Today’s journaling exercise is simple in theory, but may not be so simple to execute.
What is your first memory?
Though not always true, what I’ve noticed about first memories is their traumatic tendencies. We might hope they would tend toward the loving nature of a parent or older sibling; maybe the memory of being held, or of a fireplace as mom or dad rocked us to sleep. Perhaps running in a meadow with a big sister, and picking flowers for mom. If your memories are something like that, great! I just haven’t found that to be true about memories in general, especially first memories.
Traumatic memories, even for those of us who live a very common life, provide the drama that exists within everyday living. And this makes them even more valuable to the journal-keeper and their readers (even if only for self). Without them, our lives would be dull indeed.

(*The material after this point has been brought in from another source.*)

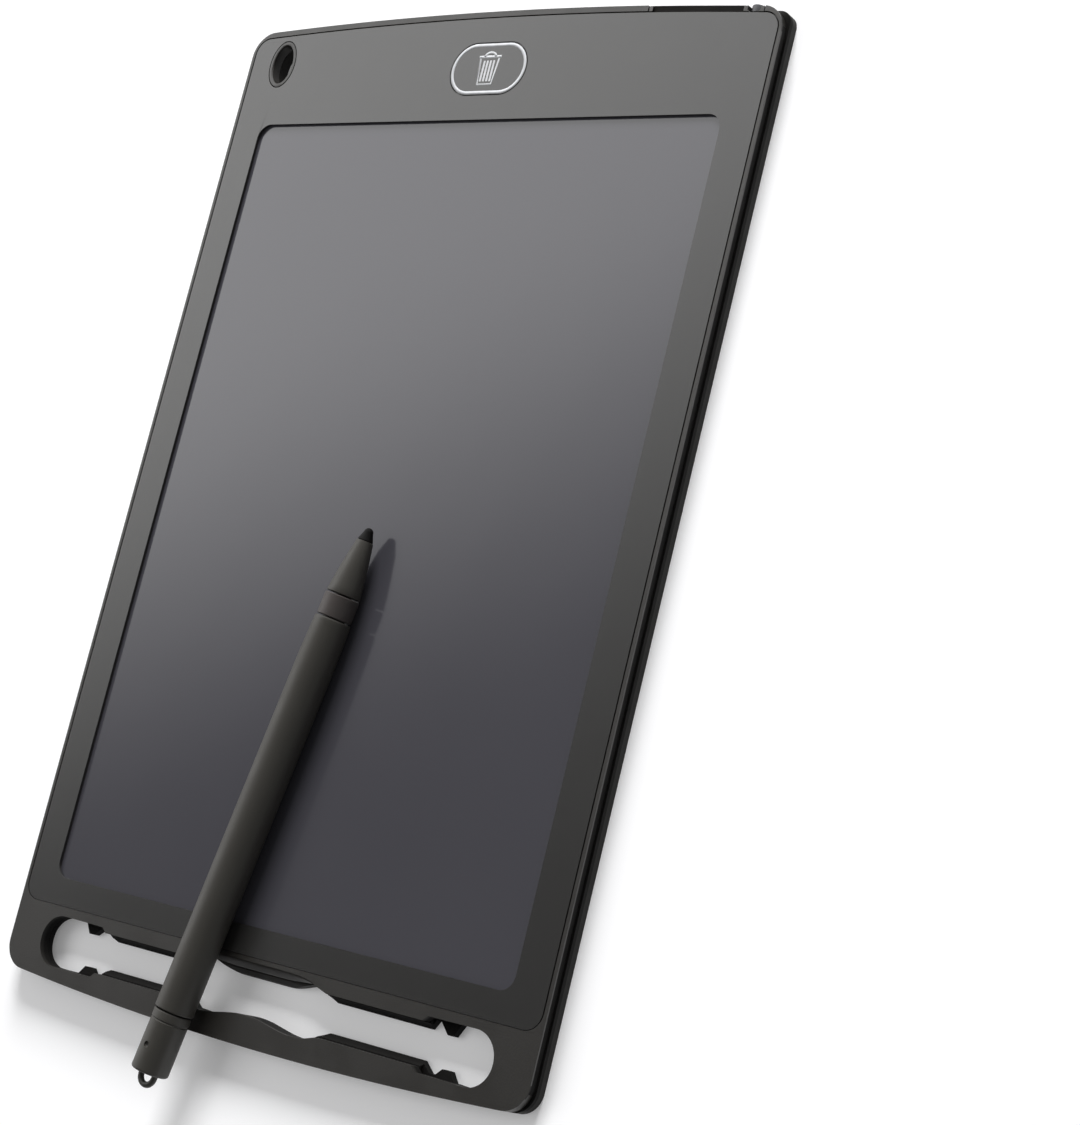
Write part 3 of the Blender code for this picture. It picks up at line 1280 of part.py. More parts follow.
bay_scoop = thumb_scoop()
make_rear_cover(bay_scoop)
make_front_frame(bay_scoop)
make_faceplate()
make_screen()
key_foot = make_erase_key()
make_board()
make_switch(key_foot)
make_driver_chip()
make_capacitors()
make_boost_coil()
make_flex()
make_contacts()
make_battery_tray()
make_stylus()
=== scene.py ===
"""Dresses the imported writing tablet: shells, faceplate, screen, erase key, battery tray and stylus.

The frame's own axes are used throughout: X to the tablet's right, Y to its top edge, Z out of its screen.
"""

import math

import bmesh
import bpy
from mathutils import Matrix, Vector

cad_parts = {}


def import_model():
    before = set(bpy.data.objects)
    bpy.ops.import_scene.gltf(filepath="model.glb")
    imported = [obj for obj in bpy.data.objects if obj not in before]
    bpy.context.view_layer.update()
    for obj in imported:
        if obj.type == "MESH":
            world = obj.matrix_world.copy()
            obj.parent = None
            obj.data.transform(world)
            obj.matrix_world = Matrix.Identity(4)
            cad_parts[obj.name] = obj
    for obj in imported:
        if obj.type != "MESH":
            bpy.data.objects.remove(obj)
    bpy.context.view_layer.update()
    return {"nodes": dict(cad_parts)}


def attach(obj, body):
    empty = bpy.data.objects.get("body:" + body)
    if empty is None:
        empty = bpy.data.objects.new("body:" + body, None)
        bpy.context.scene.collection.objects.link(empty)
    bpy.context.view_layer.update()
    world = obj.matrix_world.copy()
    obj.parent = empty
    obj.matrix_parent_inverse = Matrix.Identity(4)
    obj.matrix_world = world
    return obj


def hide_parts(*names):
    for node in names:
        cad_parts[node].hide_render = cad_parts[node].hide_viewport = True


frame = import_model()

MM = 0.001

# Tablet body: rear cover and front frame
HALF_WIDTH = 72.2 * MM
TOP = 112.0 * MM
BOTTOM = -112.0 * MM
FRONT = 5.0 * MM
TOP_CROWN = 2.4 * MM
BOTTOM_CROWN = 2.8 * MM
FRAME_CORNER = 5.8 * MM
REAR_TOP_CORNER = 3.0 * MM
REAR_BOTTOM_CORNER = 4.8 * MM
REAR_FLOOR = 1.0 * MM
REAR_DEPTH = 2.5 * MM
REAR_WALL = 1.6 * MM
REAR_EDGE_ROUND = 0.8 * MM
FRAME_LOW = 2.6 * MM
SEAM_GAP = 0.1 * MM
RIM_WIDTH = 0.75 * MM
TOP_RIM_WIDTH = 1.25 * MM
RIM_EDGE_ROUND = 0.35 * MM
SHELF_TOP = 4.3 * MM
SHELF_WIDTH = 4.95 * MM
SHELF_CORNER = 2.5 * MM
TOP_BAND = 5.0 * MM
SIDE_GROOVE_DEPTH = 0.5 * MM
SIDE_LIP_HEIGHT = 0.4 * MM
SIDE_GROOVE_TURN = math.radians(62)
SIDE_GROOVE_CLEAR = 0.1 * MM
RIB_WIDTH = 1.0 * MM
RIB_TOP = 2.95 * MM
LONG_RIB_REACH = 82.0 * MM
LONG_RIB_X = 43.5 * MM
LONG_RIBS = 3
CROSS_RIB_REACH = 59.2 * MM
CROSS_RIB_LOW = -61.3 * MM
CROSS_RIB_HIGH = 59.5 * MM
CROSS_RIBS = 4
BOARD_PINS = ((-26.8 * MM, 93.85 * MM), (-26.8 * MM, 103.45 * MM), (30.1 * MM, 103.45 * MM))
BOARD_POST_RADIUS = 1.6 * MM
BOARD_PIN_RADIUS = 0.7 * MM
BOARD_SEAT = 1.4 * MM
BOARD_PIN_TOP = 2.7 * MM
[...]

The summer of 1957 was hot and dry in eastern New Mexico, quite typical for that area. I was three, my older brother about 6, and my older sister about 9. We lived on a ten-acre plot of land, with a fenced yard, and beyond the yard lay a barnyard with a small garden patch, a hen house and pig pen. Even as a three-year-old, the lay of the land was not unfamiliar to me. My mother tells stories of taking me with her to feed the chickens, and an attack by roosters. (A story for another day!) However, I was unfamiliar with the hazards of the barnyard.
I don’t recall, but I must have been playing in the back yard with my brother and sister, when they decided to go into the barnyard for some reason, and left me on my own. I guess I decided to follow them. But I was barefoot.
The bare, dusty ground was not only hot, but it also was fertile for a weed that we called “goatheads.” A weed that grew along the ground, and bore the fruit of hard little stickers, or “goatheads.” As I chased my two older siblings, my feet began to burn from the ground, and I was finding lots of stickers. Just up ahead, I saw a potential refuge from the ground heat and the stickers: a piece of sheet metal. I certainly had no idea that it would be even hotter, and when I stepped onto it, I began dancing around, screaming and crying.
I remember my mother appearing at the kitchen window, and shouting to the others, “Somebody get that baby and bring him here.” I don’t remember who picked me up, but probably my sister, and I was taken to the back yard again, and sat down in the shade of an elm tree. It felt so cool, and she gingerly picked the stickers from my feet.
Now, what about you? What is your first memory as a child? Write a short synopsis, and then later we’ll talk about expanding it with more descriptive language. And what are your thoughts about first memories? Do you think they are mostly traumatic, or more gentle?